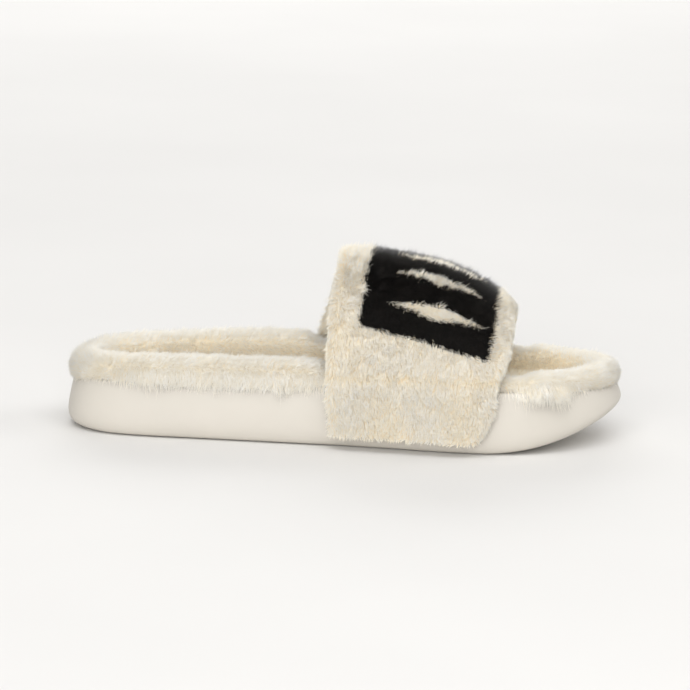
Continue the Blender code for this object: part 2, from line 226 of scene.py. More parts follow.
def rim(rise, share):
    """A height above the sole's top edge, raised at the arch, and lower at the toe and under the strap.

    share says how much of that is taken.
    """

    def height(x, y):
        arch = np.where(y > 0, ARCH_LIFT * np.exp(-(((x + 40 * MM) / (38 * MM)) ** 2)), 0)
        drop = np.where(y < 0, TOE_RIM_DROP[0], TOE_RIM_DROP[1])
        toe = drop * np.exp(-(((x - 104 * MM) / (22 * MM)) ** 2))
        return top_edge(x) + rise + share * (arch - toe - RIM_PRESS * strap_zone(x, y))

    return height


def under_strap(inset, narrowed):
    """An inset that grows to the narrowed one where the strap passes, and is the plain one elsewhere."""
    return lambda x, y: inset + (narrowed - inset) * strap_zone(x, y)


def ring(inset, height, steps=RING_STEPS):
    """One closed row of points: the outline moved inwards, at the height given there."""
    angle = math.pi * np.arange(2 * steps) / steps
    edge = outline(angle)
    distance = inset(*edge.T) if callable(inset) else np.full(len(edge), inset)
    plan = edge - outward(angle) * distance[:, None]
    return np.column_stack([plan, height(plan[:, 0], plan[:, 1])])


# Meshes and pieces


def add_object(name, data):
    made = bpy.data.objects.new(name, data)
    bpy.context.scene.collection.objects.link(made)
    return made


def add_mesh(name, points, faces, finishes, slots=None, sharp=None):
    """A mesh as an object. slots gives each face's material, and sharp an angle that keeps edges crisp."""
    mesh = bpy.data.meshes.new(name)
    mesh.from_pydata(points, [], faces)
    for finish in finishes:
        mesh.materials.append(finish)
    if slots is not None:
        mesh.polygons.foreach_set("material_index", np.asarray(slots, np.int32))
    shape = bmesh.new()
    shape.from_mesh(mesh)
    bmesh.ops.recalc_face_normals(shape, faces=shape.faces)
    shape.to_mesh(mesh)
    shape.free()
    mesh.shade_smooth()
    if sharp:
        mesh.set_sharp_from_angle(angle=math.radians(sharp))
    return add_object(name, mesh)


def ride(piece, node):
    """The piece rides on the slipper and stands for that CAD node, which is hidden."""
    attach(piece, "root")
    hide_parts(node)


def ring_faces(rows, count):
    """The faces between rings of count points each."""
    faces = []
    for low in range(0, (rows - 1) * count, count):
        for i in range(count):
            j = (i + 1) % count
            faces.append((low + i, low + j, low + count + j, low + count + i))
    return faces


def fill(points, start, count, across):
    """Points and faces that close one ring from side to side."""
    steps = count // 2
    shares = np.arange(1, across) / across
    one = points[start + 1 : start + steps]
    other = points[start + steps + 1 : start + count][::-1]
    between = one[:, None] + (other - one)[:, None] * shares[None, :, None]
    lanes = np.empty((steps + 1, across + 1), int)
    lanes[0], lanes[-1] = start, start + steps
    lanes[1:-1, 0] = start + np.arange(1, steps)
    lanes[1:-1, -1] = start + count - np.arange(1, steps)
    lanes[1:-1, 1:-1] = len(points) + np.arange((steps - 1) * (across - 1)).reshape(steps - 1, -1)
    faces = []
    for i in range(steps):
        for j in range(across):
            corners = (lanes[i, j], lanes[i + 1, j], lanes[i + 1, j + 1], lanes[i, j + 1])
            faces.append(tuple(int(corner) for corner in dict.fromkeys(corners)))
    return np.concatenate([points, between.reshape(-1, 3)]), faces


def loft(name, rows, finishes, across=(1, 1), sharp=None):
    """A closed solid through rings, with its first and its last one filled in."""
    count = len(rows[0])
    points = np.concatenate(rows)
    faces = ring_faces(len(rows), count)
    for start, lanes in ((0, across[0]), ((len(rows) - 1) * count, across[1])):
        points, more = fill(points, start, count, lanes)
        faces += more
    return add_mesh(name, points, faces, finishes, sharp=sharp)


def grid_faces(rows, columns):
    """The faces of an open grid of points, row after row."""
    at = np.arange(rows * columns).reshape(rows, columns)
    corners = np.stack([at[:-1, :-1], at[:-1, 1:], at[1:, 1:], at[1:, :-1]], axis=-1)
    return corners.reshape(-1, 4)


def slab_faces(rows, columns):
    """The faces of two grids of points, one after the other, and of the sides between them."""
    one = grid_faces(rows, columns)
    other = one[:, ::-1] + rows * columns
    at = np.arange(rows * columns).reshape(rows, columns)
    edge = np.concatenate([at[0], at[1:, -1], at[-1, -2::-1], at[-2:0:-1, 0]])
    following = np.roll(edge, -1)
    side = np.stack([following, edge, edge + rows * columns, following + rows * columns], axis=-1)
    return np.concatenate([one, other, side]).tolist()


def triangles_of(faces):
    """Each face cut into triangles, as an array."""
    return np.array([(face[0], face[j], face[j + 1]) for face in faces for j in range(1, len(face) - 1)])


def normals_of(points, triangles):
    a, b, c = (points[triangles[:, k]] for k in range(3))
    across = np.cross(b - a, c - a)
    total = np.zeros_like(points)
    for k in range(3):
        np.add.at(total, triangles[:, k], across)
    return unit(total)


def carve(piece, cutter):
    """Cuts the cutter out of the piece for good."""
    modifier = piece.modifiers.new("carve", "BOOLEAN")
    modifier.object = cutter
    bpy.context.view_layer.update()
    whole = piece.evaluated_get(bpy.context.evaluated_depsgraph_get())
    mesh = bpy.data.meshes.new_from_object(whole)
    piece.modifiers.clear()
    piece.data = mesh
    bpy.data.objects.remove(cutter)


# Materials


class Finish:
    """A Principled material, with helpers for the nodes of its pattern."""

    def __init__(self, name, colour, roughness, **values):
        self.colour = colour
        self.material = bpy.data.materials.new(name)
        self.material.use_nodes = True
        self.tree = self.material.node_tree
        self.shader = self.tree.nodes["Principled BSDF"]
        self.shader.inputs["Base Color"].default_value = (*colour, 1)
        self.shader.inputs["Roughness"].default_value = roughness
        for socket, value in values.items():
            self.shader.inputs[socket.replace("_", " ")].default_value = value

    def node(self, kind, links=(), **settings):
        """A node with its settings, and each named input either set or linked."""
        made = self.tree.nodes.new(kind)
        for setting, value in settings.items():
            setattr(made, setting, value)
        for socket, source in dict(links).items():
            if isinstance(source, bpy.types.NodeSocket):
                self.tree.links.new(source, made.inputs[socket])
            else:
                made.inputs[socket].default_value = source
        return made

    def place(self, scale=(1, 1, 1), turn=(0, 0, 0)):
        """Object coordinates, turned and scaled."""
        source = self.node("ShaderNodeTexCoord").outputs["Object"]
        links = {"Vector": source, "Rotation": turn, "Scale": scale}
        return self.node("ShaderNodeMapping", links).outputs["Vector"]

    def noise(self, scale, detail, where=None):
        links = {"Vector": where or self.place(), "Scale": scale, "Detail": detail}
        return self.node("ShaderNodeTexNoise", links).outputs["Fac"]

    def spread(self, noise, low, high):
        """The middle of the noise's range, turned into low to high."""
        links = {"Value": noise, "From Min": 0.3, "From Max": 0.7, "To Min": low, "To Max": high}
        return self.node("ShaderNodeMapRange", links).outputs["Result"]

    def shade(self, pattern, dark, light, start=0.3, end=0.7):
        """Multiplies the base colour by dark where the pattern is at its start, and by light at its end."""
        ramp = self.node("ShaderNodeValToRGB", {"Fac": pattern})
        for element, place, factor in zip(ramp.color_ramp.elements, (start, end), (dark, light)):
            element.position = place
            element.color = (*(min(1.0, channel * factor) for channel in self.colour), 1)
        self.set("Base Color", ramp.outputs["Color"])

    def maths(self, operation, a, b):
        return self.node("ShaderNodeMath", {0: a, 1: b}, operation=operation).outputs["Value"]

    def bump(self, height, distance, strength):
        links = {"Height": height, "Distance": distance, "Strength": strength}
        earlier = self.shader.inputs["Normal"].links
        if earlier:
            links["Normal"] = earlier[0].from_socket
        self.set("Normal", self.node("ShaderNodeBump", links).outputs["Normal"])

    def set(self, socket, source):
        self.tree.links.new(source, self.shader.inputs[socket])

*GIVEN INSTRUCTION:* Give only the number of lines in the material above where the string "scene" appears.

*REPLY:* 2